### Material provided

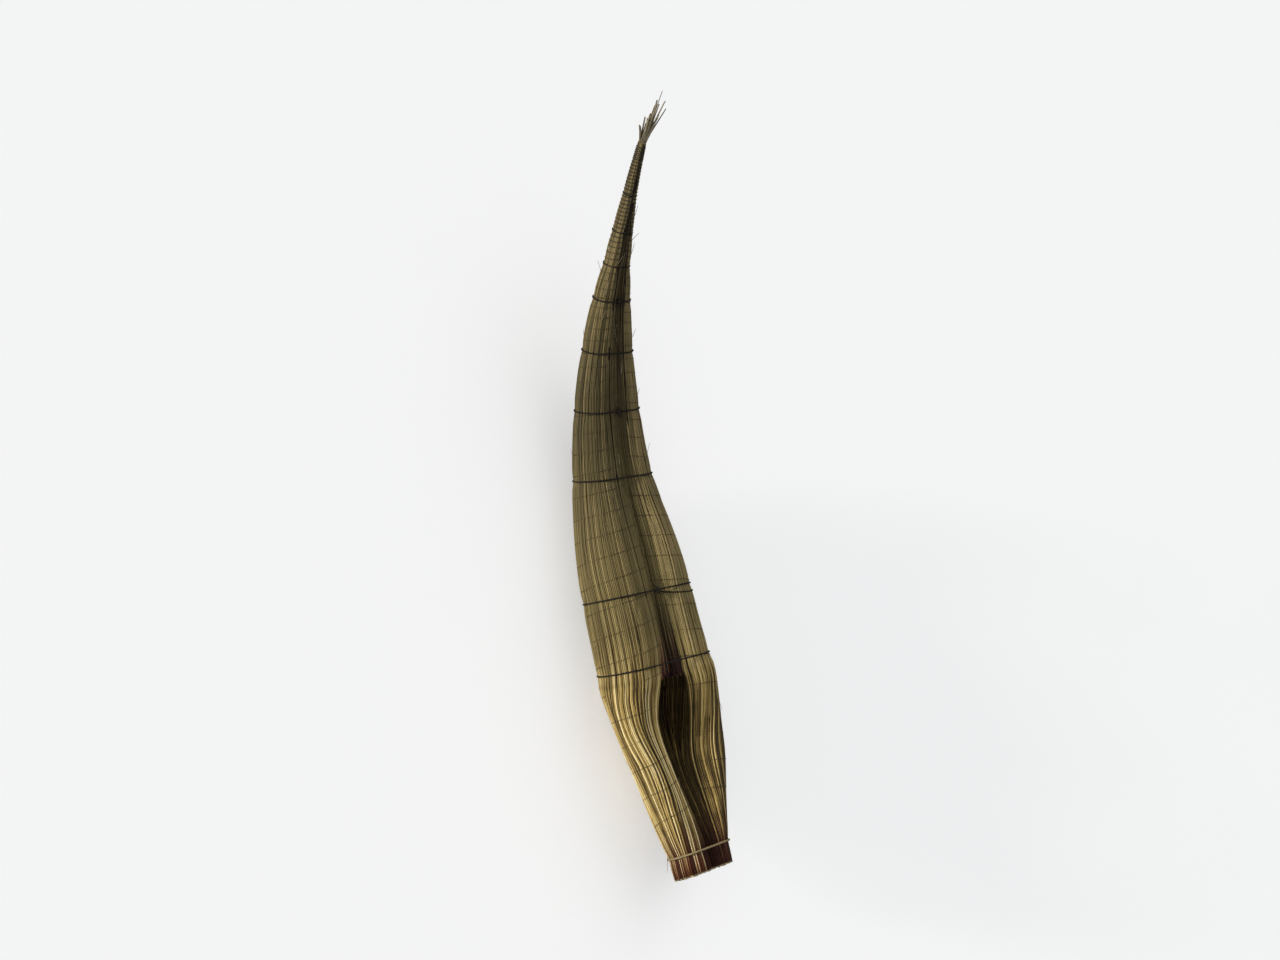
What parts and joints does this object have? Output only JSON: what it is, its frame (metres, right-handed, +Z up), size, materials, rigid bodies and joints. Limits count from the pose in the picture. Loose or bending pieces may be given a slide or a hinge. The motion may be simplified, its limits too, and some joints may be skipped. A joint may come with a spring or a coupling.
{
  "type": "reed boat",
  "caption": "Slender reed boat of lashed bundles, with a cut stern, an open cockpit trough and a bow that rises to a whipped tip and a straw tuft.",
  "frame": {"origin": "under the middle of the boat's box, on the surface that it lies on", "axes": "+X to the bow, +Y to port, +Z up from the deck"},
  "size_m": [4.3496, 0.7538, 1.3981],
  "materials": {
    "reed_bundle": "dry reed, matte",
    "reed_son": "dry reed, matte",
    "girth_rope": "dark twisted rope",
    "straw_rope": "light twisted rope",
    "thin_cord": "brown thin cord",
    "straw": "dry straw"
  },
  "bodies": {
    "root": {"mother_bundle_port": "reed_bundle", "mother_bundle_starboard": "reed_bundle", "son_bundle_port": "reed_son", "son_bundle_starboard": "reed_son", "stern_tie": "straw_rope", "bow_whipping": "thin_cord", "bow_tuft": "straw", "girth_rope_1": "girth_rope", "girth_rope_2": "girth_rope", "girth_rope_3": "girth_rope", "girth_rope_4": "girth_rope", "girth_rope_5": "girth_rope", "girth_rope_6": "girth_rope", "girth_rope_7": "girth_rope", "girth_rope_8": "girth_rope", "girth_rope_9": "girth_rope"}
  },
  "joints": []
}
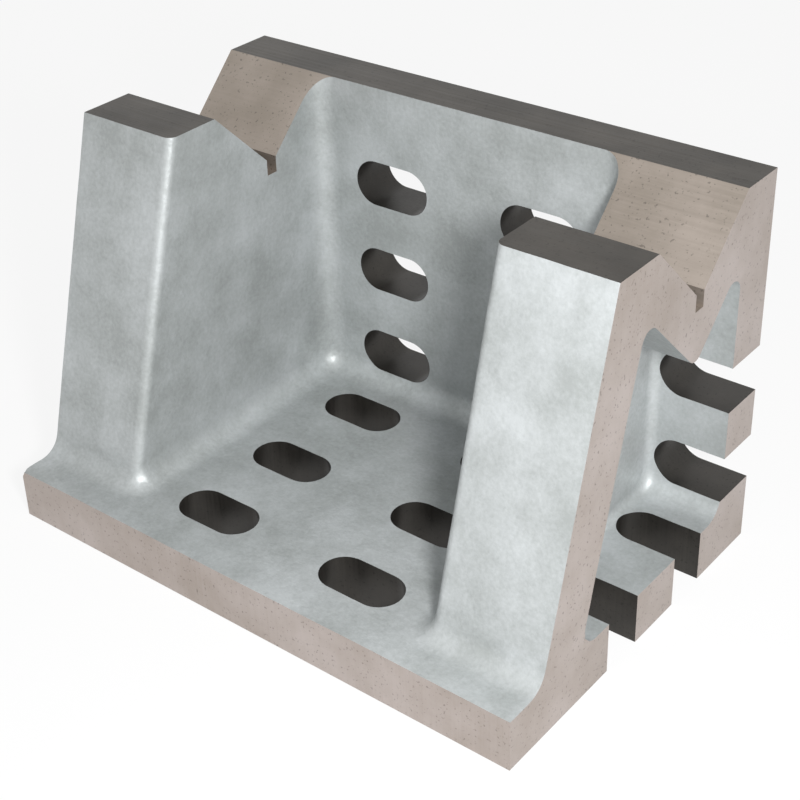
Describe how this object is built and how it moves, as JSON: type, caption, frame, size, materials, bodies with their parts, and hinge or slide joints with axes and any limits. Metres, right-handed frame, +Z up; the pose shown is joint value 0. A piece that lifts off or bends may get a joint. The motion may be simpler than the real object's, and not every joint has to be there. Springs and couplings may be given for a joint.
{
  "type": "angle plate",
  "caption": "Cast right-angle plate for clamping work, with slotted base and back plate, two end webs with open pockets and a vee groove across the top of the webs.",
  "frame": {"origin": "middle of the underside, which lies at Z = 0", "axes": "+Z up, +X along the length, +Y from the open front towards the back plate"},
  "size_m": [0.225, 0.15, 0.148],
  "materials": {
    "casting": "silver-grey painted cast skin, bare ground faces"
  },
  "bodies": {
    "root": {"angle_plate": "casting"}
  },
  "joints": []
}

######

Goal: Output, unchanged, the lines from the line with "Describe how this" through the final line of the material.

The response:
Describe how this object is built and how it moves, as JSON: type, caption, frame, size, materials, bodies with their parts, and hinge or slide joints with axes and any limits. Metres, right-handed frame, +Z up; the pose shown is joint value 0. A piece that lifts off or bends may get a joint. The motion may be simpler than the real object's, and not every joint has to be there. Springs and couplings may be given for a joint.
{
  "type": "angle plate",
  "caption": "Cast right-angle plate for clamping work, with slotted base and back plate, two end webs with open pockets and a vee groove across the top of the webs.",
  "frame": {"origin": "middle of the underside, which lies at Z = 0", "axes": "+Z up, +X along the length, +Y from the open front towards the back plate"},
  "size_m": [0.225, 0.15, 0.148],
  "materials": {
    "casting": "silver-grey painted cast skin, bare ground faces"
  },
  "bodies": {
    "root": {"angle_plate": "casting"}
  },
  "joints": []
}